Data records:

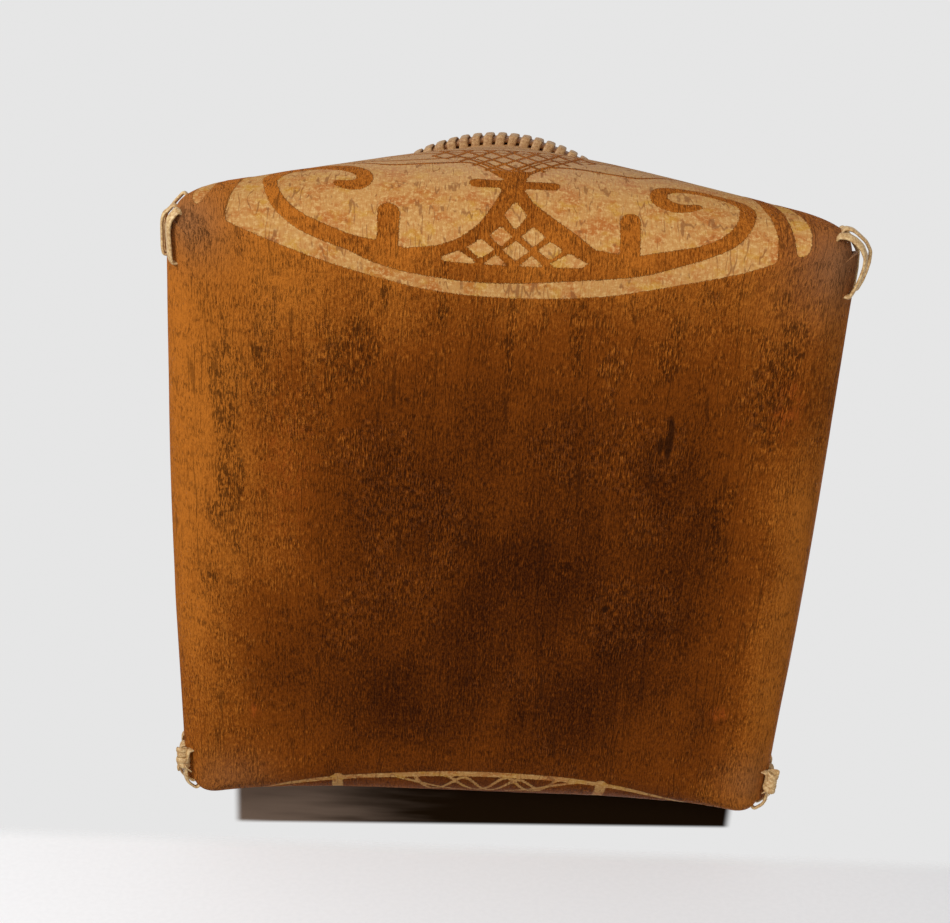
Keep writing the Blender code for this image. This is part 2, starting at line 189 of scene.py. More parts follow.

...

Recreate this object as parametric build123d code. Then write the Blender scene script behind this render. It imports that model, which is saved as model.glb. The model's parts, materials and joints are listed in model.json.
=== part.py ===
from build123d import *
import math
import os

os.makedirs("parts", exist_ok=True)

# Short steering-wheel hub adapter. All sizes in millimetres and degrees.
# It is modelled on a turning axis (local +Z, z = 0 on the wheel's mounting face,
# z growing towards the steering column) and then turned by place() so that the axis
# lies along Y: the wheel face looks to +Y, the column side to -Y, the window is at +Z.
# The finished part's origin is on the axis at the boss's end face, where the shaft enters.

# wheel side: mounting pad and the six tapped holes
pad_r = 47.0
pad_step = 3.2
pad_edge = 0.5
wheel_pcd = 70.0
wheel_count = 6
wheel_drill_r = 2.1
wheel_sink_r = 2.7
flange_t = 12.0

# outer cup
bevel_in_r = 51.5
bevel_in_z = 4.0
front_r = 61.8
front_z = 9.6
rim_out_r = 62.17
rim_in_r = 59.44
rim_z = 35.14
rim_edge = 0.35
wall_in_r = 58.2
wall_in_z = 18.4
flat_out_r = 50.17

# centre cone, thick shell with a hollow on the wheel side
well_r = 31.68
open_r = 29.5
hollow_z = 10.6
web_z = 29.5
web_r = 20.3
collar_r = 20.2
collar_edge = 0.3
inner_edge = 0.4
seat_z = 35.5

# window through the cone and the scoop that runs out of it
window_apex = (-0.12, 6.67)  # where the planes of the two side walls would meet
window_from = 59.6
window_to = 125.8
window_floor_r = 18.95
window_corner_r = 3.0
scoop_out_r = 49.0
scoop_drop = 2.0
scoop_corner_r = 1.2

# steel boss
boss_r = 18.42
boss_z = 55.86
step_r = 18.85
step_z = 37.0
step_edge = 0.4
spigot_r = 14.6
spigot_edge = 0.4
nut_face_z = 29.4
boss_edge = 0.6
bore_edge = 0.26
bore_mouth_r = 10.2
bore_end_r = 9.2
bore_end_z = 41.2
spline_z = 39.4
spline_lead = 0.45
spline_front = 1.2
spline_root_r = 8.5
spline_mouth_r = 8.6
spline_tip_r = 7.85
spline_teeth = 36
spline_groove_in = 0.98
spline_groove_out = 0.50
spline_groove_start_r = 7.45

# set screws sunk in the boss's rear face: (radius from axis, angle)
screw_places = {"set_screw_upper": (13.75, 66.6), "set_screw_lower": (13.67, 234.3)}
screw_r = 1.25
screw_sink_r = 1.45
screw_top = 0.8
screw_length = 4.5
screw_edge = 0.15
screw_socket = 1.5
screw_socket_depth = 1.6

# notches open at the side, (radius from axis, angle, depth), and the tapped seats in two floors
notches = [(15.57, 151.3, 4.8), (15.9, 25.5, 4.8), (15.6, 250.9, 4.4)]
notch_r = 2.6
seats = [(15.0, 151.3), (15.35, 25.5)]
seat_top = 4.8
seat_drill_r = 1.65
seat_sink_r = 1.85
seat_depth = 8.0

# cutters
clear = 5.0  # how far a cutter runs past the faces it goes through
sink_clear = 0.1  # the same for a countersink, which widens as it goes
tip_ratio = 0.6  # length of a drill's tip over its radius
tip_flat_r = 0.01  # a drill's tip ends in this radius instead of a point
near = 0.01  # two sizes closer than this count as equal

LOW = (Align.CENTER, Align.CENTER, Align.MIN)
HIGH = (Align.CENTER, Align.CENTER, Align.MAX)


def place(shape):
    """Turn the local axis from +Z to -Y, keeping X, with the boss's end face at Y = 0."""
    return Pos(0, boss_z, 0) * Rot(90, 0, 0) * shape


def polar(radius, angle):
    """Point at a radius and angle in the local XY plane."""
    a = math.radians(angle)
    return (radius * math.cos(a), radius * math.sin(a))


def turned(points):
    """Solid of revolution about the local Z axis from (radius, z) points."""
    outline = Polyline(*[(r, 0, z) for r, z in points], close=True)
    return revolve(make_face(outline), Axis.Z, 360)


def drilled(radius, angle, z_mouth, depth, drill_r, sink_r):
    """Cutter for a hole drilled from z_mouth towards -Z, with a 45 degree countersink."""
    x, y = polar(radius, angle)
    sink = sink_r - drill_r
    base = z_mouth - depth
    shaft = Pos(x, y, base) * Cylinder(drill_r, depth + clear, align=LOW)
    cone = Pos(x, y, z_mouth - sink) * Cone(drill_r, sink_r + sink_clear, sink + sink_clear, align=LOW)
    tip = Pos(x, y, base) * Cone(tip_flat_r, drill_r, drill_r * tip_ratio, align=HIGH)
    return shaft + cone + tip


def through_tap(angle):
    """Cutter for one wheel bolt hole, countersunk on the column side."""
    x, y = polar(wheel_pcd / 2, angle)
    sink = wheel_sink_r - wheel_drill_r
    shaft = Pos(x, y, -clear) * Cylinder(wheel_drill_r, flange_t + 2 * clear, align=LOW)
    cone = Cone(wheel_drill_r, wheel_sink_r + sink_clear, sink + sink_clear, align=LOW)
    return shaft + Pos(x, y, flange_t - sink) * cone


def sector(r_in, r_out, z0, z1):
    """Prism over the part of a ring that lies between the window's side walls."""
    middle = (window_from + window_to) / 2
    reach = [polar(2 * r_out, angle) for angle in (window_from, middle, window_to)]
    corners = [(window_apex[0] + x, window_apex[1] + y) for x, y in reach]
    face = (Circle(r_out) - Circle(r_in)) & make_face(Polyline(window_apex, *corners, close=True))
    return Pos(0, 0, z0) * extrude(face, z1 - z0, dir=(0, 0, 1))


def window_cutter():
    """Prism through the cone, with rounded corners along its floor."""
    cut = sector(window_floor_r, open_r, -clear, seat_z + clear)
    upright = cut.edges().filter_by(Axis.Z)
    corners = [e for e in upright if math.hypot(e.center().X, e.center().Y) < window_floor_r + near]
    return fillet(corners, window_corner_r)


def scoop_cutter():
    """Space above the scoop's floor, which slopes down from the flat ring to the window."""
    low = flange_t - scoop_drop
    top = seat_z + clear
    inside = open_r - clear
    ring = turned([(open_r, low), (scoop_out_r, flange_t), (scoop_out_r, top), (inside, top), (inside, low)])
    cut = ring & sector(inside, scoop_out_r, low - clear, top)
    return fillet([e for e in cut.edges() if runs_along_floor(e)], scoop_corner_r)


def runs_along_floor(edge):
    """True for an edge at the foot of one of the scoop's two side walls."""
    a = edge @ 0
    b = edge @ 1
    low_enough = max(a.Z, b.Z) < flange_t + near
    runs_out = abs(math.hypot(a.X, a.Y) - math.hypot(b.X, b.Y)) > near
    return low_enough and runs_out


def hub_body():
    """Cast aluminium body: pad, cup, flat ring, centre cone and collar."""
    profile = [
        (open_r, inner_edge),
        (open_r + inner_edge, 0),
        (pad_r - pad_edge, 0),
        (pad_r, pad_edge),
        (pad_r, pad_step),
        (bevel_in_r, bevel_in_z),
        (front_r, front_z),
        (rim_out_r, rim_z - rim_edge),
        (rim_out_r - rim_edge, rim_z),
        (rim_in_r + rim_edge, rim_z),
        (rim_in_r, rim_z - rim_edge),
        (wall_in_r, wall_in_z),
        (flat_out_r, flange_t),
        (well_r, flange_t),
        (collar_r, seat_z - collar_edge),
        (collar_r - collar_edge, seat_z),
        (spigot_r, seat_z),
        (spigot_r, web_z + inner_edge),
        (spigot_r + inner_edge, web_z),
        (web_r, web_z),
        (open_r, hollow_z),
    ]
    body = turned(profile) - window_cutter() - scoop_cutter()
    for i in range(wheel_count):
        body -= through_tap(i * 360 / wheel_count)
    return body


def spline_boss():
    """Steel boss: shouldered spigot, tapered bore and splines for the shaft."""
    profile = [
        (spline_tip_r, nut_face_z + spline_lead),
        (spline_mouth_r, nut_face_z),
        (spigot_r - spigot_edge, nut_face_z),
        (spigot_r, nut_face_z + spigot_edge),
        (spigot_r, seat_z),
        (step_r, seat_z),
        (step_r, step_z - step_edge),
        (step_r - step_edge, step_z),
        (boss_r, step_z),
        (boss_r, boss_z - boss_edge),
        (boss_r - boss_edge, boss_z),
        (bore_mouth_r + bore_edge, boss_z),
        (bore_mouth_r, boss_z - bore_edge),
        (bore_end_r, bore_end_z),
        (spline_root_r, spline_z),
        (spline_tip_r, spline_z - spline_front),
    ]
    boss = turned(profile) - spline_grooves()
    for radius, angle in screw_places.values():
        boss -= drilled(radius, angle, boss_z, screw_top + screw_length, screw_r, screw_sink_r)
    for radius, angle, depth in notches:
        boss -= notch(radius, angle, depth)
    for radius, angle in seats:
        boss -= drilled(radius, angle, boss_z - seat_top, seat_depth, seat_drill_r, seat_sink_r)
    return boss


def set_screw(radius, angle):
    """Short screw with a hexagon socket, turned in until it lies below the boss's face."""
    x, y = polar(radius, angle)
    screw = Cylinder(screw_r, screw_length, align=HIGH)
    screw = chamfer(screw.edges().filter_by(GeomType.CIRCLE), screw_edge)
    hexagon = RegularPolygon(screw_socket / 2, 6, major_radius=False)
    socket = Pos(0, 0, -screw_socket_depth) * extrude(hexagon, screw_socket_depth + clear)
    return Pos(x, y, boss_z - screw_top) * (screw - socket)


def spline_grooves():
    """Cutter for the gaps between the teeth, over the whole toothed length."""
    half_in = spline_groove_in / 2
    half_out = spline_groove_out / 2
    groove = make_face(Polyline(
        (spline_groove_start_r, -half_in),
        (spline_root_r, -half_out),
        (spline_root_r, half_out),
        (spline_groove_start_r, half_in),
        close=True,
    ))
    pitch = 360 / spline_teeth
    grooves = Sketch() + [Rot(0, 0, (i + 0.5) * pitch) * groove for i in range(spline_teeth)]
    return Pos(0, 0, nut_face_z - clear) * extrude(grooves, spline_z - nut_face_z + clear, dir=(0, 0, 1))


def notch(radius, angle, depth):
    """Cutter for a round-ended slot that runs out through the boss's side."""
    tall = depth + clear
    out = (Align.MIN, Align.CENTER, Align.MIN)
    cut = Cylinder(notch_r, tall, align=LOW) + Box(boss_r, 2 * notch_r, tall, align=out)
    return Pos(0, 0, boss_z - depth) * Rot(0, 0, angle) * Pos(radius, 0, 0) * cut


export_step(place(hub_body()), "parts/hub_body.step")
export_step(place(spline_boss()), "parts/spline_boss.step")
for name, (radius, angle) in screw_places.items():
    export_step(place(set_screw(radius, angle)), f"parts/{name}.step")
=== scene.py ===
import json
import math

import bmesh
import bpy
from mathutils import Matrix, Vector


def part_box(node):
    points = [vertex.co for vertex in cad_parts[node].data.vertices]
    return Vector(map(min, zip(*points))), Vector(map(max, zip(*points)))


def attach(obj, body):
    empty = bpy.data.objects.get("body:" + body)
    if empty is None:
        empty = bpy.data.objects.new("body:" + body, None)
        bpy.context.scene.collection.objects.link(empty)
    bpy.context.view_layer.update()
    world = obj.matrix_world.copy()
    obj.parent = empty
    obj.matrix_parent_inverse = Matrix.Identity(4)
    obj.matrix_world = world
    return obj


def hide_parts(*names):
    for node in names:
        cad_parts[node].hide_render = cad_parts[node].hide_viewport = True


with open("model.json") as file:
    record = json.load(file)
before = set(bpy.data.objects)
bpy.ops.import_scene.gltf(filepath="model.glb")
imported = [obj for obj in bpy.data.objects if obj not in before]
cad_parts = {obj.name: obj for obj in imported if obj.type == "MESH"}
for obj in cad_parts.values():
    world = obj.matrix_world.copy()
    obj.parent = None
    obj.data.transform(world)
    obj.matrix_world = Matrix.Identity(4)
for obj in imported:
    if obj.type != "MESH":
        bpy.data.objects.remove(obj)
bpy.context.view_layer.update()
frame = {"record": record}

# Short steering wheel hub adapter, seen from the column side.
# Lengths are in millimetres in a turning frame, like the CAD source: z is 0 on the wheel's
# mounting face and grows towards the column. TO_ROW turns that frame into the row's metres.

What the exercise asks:
Using the listing, copy every line where the word "frame" shows up.

Result of the task:
frame = {"record": record}
# Lengths are in millimetres in a turning frame, like the CAD source: z is 0 on the wheel's
# mounting face and grows towards the column. TO_ROW turns that frame into the row's metres.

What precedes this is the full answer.